▶ WHAT YOU ARE ASKED TO DO:
Set down each record exactly as written.

▶ SOURCE RECORDS:
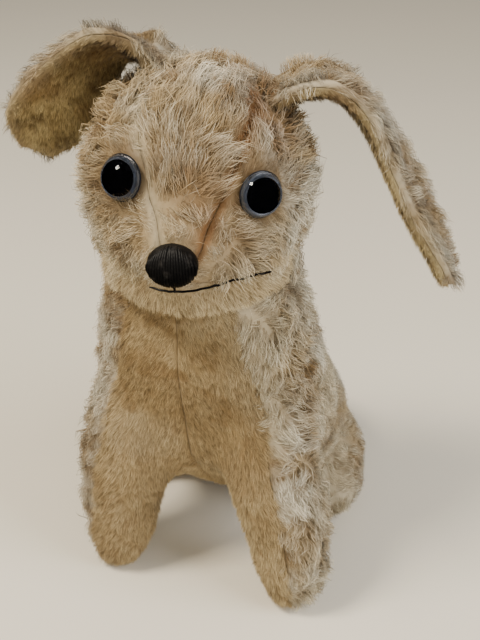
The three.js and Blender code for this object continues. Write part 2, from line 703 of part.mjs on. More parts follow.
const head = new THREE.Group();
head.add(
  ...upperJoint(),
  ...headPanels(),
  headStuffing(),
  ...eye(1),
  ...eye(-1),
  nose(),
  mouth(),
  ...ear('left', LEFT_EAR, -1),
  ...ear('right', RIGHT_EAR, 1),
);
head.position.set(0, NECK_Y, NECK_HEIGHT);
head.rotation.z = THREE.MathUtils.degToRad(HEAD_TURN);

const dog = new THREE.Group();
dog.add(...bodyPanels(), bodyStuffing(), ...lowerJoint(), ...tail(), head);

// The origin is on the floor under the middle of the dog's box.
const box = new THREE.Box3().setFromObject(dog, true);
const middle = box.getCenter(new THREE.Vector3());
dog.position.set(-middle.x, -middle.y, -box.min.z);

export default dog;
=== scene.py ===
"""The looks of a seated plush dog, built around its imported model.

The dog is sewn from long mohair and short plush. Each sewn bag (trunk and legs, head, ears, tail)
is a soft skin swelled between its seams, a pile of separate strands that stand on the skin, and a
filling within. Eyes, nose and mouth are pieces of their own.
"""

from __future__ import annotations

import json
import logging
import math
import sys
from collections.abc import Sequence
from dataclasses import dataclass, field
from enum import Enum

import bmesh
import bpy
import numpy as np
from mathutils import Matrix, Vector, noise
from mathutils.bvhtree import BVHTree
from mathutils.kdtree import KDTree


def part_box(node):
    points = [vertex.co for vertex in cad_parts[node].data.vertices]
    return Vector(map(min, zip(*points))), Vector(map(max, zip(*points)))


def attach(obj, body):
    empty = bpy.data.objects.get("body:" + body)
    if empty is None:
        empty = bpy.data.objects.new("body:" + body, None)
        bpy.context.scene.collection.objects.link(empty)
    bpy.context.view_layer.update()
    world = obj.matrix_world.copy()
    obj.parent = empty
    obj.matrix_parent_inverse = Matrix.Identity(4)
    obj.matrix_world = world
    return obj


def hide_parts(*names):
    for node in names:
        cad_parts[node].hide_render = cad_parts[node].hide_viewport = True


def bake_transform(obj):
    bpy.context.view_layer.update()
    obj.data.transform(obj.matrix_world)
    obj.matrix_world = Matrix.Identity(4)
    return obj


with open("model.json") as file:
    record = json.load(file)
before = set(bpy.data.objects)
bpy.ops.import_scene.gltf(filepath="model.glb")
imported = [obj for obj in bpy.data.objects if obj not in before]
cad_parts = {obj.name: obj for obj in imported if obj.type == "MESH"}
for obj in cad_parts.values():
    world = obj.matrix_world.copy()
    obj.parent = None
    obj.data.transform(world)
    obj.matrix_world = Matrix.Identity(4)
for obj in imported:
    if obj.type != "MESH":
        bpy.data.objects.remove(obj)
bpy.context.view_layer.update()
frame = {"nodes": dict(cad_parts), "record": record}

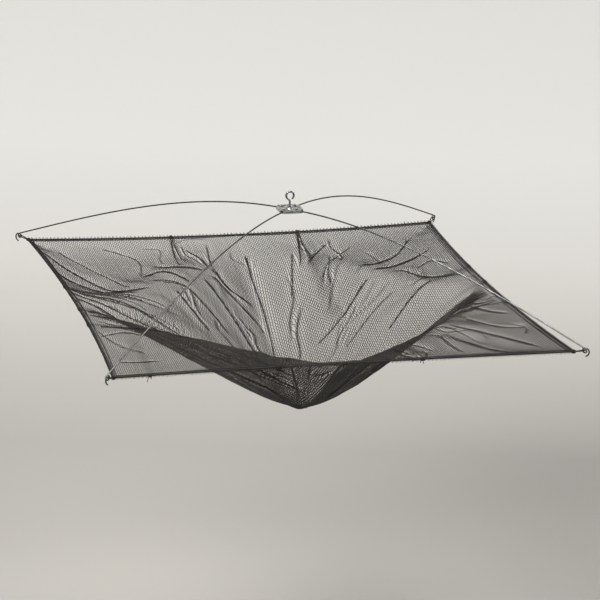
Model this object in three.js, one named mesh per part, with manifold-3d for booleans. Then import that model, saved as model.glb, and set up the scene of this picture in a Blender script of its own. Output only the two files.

▶ FINAL RESULT:
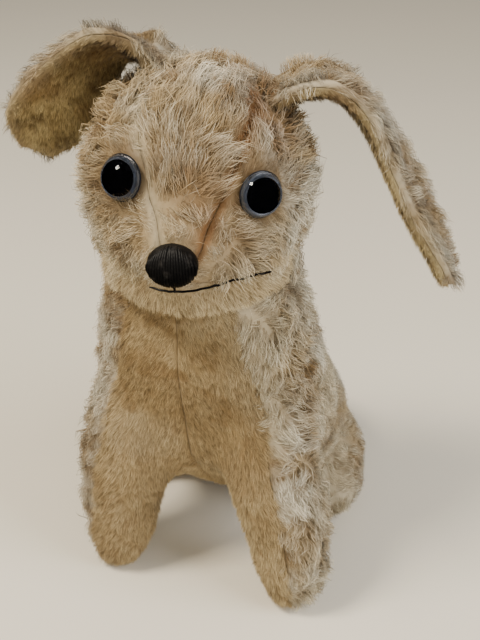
The three.js and Blender code for this object continues. Write part 2, from line 703 of part.mjs on. More parts follow.
const head = new THREE.Group();
head.add(
  ...upperJoint(),
  ...headPanels(),
  headStuffing(),
  ...eye(1),
  ...eye(-1),
  nose(),
  mouth(),
  ...ear('left', LEFT_EAR, -1),
  ...ear('right', RIGHT_EAR, 1),
);
head.position.set(0, NECK_Y, NECK_HEIGHT);
head.rotation.z = THREE.MathUtils.degToRad(HEAD_TURN);

const dog = new THREE.Group();
dog.add(...bodyPanels(), bodyStuffing(), ...lowerJoint(), ...tail(), head);

// The origin is on the floor under the middle of the dog's box.
const box = new THREE.Box3().setFromObject(dog, true);
const middle = box.getCenter(new THREE.Vector3());
dog.position.set(-middle.x, -middle.y, -box.min.z);

export default dog;
=== scene.py ===
"""The looks of a seated plush dog, built around its imported model.

The dog is sewn from long mohair and short plush. Each sewn bag (trunk and legs, head, ears, tail)
is a soft skin swelled between its seams, a pile of separate strands that stand on the skin, and a
filling within. Eyes, nose and mouth are pieces of their own.
"""

from __future__ import annotations

import json
import logging
import math
import sys
from collections.abc import Sequence
from dataclasses import dataclass, field
from enum import Enum

import bmesh
import bpy
import numpy as np
from mathutils import Matrix, Vector, noise
from mathutils.bvhtree import BVHTree
from mathutils.kdtree import KDTree


def part_box(node):
    points = [vertex.co for vertex in cad_parts[node].data.vertices]
    return Vector(map(min, zip(*points))), Vector(map(max, zip(*points)))


def attach(obj, body):
    empty = bpy.data.objects.get("body:" + body)
    if empty is None:
        empty = bpy.data.objects.new("body:" + body, None)
        bpy.context.scene.collection.objects.link(empty)
    bpy.context.view_layer.update()
    world = obj.matrix_world.copy()
    obj.parent = empty
    obj.matrix_parent_inverse = Matrix.Identity(4)
    obj.matrix_world = world
    return obj


def hide_parts(*names):
    for node in names:
        cad_parts[node].hide_render = cad_parts[node].hide_viewport = True


def bake_transform(obj):
    bpy.context.view_layer.update()
    obj.data.transform(obj.matrix_world)
    obj.matrix_world = Matrix.Identity(4)
    return obj


with open("model.json") as file:
    record = json.load(file)
before = set(bpy.data.objects)
bpy.ops.import_scene.gltf(filepath="model.glb")
imported = [obj for obj in bpy.data.objects if obj not in before]
cad_parts = {obj.name: obj for obj in imported if obj.type == "MESH"}
for obj in cad_parts.values():
    world = obj.matrix_world.copy()
    obj.parent = None
    obj.data.transform(world)
    obj.matrix_world = Matrix.Identity(4)
for obj in imported:
    if obj.type != "MESH":
        bpy.data.objects.remove(obj)
bpy.context.view_layer.update()
frame = {"nodes": dict(cad_parts), "record": record}

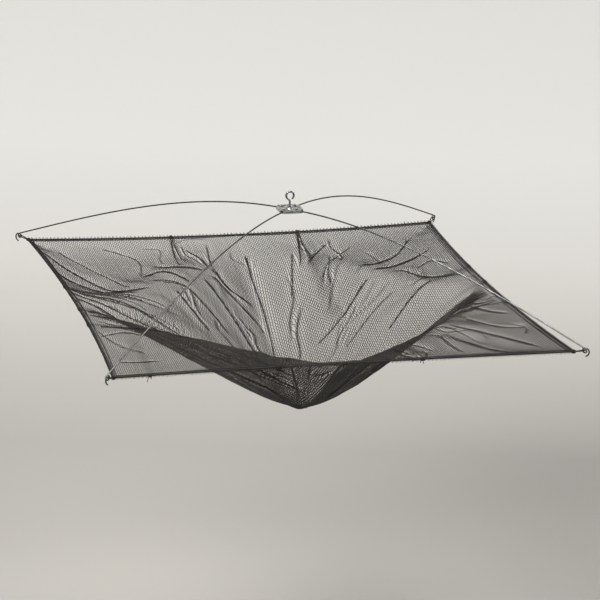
Model this object in three.js, one named mesh per part, with manifold-3d for booleans. Then import that model, saved as model.glb, and set up the scene of this picture in a Blender script of its own. Output only the two files.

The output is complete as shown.